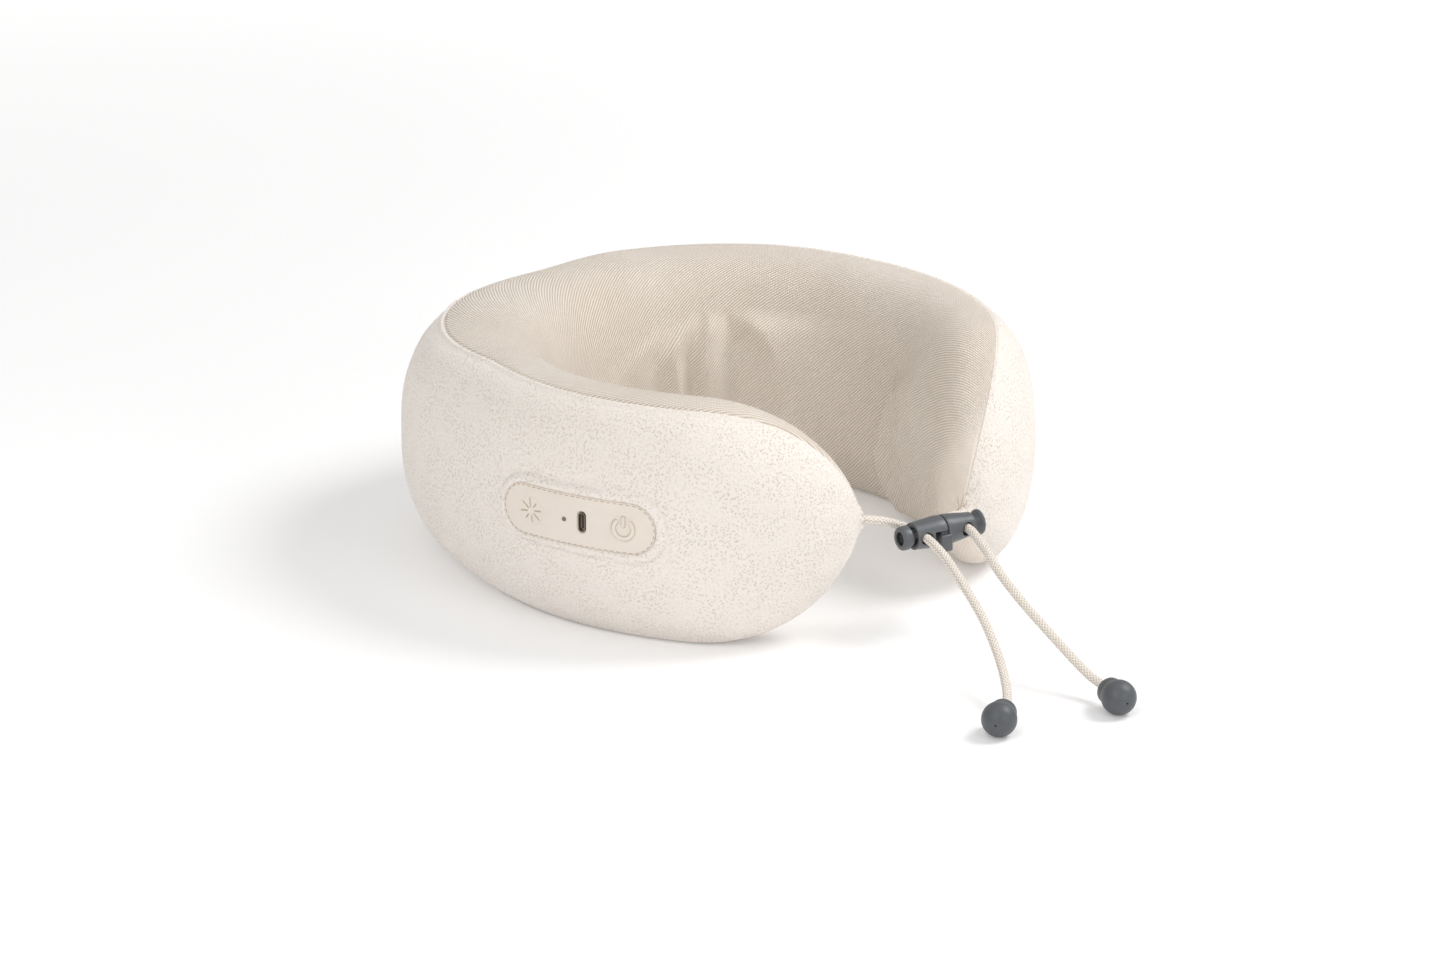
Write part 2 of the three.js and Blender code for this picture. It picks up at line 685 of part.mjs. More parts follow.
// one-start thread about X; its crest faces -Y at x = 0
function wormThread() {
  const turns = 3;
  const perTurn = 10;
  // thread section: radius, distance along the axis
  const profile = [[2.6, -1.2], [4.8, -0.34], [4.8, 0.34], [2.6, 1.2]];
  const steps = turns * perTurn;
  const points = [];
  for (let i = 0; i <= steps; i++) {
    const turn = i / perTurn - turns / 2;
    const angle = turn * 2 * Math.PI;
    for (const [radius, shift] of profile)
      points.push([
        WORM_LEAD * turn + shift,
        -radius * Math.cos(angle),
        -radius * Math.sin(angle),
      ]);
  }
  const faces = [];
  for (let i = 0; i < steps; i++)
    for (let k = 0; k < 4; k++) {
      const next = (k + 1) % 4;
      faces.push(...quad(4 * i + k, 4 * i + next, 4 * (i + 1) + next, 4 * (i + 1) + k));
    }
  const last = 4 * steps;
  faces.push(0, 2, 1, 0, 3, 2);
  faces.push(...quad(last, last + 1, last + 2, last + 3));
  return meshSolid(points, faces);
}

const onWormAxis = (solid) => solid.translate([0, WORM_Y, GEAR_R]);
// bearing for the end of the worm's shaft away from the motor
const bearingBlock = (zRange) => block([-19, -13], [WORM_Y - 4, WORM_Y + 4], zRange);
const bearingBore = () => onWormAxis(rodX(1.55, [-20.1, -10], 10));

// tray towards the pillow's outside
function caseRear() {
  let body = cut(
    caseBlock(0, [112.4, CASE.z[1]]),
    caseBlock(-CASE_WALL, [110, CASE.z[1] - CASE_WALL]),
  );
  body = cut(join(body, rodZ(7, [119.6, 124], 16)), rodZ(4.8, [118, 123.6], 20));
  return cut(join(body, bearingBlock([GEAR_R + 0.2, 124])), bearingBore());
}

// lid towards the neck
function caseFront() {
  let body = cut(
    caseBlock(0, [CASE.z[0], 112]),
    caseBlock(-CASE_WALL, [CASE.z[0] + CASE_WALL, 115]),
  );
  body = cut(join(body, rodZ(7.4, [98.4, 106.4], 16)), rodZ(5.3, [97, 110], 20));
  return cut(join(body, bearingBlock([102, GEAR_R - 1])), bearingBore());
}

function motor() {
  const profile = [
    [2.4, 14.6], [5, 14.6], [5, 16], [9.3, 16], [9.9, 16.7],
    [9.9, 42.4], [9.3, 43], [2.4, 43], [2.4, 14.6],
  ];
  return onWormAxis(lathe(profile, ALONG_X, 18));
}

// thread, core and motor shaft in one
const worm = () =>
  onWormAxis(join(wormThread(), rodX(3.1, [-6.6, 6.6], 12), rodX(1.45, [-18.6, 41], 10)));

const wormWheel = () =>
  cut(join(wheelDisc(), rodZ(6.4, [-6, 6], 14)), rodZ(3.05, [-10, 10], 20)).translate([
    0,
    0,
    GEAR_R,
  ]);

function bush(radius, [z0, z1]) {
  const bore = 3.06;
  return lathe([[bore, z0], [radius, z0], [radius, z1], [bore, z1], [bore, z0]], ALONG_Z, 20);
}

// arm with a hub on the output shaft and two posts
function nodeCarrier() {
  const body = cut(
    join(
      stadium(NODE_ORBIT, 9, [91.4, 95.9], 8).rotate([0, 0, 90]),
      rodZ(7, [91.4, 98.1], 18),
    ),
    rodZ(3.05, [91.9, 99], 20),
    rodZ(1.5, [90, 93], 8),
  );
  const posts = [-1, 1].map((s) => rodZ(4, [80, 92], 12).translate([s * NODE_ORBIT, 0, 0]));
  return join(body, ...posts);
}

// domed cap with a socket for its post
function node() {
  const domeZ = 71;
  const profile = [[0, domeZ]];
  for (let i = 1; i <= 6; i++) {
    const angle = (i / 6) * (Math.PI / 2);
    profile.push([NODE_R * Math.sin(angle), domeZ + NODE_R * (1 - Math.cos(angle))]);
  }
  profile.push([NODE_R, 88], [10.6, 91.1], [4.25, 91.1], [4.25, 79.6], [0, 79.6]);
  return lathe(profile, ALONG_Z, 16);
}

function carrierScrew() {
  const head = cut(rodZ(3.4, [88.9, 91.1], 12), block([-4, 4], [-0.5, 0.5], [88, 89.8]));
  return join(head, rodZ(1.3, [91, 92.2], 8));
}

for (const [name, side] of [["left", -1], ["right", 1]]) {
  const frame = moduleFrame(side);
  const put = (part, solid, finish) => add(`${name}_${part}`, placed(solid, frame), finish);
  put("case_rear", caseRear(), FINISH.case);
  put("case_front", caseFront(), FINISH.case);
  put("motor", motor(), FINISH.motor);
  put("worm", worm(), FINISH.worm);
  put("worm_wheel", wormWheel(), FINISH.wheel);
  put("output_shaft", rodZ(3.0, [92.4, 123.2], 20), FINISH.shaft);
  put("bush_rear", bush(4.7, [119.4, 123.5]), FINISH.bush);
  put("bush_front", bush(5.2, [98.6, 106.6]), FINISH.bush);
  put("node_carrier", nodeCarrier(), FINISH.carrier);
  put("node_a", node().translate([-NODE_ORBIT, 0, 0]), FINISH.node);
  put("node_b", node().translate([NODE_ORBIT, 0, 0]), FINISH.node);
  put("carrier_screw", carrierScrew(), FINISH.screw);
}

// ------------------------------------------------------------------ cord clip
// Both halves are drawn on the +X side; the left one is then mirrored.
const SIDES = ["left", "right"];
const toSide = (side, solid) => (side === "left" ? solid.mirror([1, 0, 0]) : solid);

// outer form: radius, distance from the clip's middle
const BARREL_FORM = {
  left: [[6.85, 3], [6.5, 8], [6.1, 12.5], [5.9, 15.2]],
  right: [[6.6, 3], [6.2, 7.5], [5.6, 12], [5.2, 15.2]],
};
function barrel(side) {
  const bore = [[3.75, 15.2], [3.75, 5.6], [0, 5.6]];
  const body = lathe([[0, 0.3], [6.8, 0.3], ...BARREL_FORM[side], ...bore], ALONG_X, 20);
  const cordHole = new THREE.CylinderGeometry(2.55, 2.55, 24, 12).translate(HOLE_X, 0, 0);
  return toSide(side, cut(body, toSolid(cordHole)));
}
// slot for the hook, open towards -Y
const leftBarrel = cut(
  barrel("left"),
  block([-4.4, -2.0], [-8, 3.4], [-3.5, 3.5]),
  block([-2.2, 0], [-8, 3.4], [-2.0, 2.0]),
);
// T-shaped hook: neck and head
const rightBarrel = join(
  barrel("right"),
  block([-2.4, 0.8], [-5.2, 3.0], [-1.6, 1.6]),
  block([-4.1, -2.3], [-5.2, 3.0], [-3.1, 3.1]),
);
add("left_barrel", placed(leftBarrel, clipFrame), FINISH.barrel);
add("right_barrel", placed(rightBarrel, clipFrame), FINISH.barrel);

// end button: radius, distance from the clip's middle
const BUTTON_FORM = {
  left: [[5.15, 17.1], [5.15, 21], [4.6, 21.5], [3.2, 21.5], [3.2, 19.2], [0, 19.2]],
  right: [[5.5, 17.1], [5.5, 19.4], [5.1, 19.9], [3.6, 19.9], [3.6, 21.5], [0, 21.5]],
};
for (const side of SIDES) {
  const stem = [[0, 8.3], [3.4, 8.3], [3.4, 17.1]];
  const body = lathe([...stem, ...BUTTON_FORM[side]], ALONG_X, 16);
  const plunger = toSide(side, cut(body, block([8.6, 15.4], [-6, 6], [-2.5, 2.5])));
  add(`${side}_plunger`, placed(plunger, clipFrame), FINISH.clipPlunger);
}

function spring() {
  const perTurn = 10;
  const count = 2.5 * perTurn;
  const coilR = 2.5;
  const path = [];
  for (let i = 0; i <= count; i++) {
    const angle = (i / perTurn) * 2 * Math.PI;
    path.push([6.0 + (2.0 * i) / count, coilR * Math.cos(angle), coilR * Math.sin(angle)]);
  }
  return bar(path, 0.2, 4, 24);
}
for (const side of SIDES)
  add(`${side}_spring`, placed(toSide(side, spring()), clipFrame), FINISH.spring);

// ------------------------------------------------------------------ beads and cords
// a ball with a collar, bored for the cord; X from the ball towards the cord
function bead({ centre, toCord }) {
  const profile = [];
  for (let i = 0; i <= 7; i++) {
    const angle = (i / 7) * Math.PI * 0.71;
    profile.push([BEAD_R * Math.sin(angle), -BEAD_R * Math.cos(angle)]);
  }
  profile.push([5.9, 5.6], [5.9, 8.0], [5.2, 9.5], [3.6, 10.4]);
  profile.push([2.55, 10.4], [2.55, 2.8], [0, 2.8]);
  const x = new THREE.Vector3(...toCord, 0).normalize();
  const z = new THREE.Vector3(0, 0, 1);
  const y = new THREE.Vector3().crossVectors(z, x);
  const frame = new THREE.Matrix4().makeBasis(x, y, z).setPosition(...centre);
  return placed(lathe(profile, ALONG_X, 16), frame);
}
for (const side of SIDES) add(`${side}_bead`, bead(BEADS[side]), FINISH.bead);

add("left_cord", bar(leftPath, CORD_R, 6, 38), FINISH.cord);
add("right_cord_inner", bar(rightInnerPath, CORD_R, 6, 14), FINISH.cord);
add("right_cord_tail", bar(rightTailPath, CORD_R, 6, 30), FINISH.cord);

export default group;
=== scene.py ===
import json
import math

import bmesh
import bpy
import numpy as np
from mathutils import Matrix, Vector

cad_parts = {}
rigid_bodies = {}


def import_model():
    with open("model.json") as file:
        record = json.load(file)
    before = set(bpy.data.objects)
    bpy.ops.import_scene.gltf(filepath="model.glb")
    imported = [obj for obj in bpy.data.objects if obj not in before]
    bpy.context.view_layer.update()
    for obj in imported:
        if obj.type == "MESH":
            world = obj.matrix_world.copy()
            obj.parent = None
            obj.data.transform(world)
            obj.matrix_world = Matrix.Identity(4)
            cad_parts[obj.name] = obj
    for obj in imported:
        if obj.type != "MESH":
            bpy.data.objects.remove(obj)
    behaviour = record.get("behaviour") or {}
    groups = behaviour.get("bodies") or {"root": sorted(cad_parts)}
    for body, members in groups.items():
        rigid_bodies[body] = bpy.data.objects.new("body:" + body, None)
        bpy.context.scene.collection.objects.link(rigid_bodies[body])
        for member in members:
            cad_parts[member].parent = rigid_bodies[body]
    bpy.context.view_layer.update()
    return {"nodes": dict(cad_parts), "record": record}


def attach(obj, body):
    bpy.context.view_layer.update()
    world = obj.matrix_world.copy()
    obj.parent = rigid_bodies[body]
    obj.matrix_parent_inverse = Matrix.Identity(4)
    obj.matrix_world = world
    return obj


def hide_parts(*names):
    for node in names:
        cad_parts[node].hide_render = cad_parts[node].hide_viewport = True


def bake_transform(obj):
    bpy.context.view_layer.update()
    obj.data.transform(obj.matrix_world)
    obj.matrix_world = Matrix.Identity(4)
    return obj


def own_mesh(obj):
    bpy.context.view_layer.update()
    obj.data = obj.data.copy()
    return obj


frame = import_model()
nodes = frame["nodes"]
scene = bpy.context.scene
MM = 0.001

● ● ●

**Stated problem**
Exactly repeat the lines from the line with "6, 38), FINISH.cord);" to the line with "for body, members", including both, and output nothing else.

**Final answer**
add("left_cord", bar(leftPath, CORD_R, 6, 38), FINISH.cord);
add("right_cord_inner", bar(rightInnerPath, CORD_R, 6, 14), FINISH.cord);
add("right_cord_tail", bar(rightTailPath, CORD_R, 6, 30), FINISH.cord);

export default group;
=== scene.py ===
import json
import math

import bmesh
import bpy
import numpy as np
from mathutils import Matrix, Vector

cad_parts = {}
rigid_bodies = {}


def import_model():
    with open("model.json") as file:
        record = json.load(file)
    before = set(bpy.data.objects)
    bpy.ops.import_scene.gltf(filepath="model.glb")
    imported = [obj for obj in bpy.data.objects if obj not in before]
    bpy.context.view_layer.update()
    for obj in imported:
        if obj.type == "MESH":
            world = obj.matrix_world.copy()
            obj.parent = None
            obj.data.transform(world)
            obj.matrix_world = Matrix.Identity(4)
            cad_parts[obj.name] = obj
    for obj in imported:
        if obj.type != "MESH":
            bpy.data.objects.remove(obj)
    behaviour = record.get("behaviour") or {}
    groups = behaviour.get("bodies") or {"root": sorted(cad_parts)}
    for body, members in groups.items():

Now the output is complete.